Через день Тургенев пишет Боткину: «С Толстым я едва ли не рассорился — нет, брат, невозможно, чтоб необразованность не отозвалась так или иначе… Он возмутил всех и показал себя в самом невыгодном свете». Панаев по другому случаю высказывается в таком же духе: «Человек не хочет знать никаких традиций — ни теоретических, ни исторических». Для Панаева это, разумеется, большой недостаток замечательно одаренного автора, который, впрочем, берет правдивостью и прелестными мыслями, а вот «писать совсем не умеет, периоды у него в два аршина, в выражении часто путаница». По простодушию (или по убеждению, что литературная школа, которую стремится создать «Современник», представляет собой эталон) Панаев и не догадывается, что он указал действительно самое существенное в таланте Толстого — его полную независимость от возобладавших тенденций, от бытующих представлений о прекрасном и должном.
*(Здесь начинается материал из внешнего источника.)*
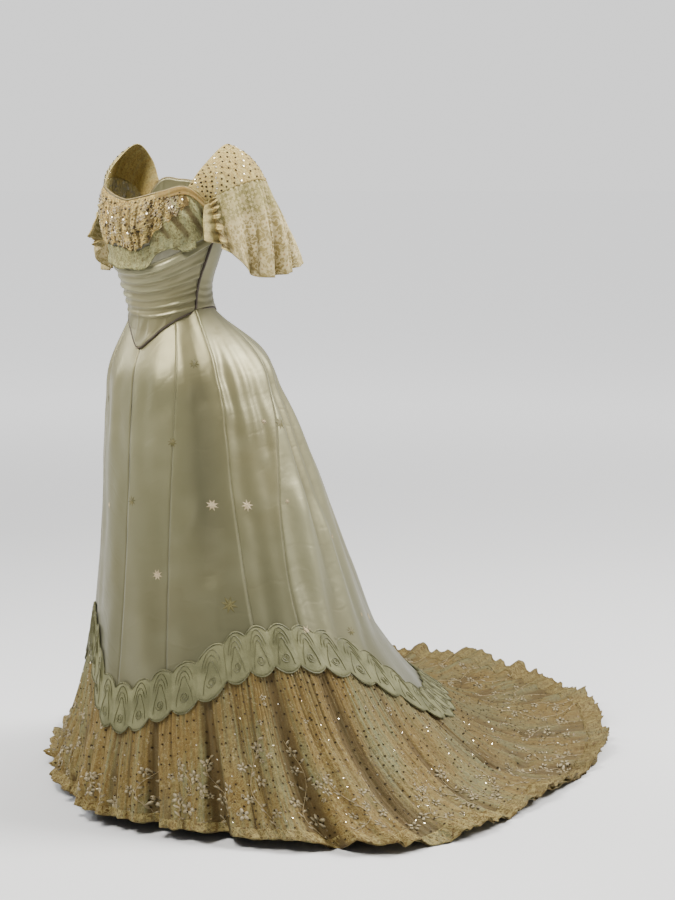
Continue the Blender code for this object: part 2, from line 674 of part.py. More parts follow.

Убедившись, что он с ними не сходится почти ни в чем, петербургские литераторы сочли, что всему виной скверное образование, барская спесь и офицерские замашки. Они, за немногими исключениями, еще не почувствовали, как велико его отвращение к «фразе», пусть отделанной до стилистического совершенства и плотно заполненной либеральными чаяниями. Им бы хотелось, чтобы он тоже стал и либерален, насколько дозволяет цензура, и прогрессивен до мыслимых пределов, и европейски просвещен, и общественно полезен. Ведь в нашем отечестве, как объясняет ему Некрасов в письме через полгода после их первой встречи, «роль писателя — есть прежде всего роль учителя и, по возможности, заступника за безгласных и приниженных».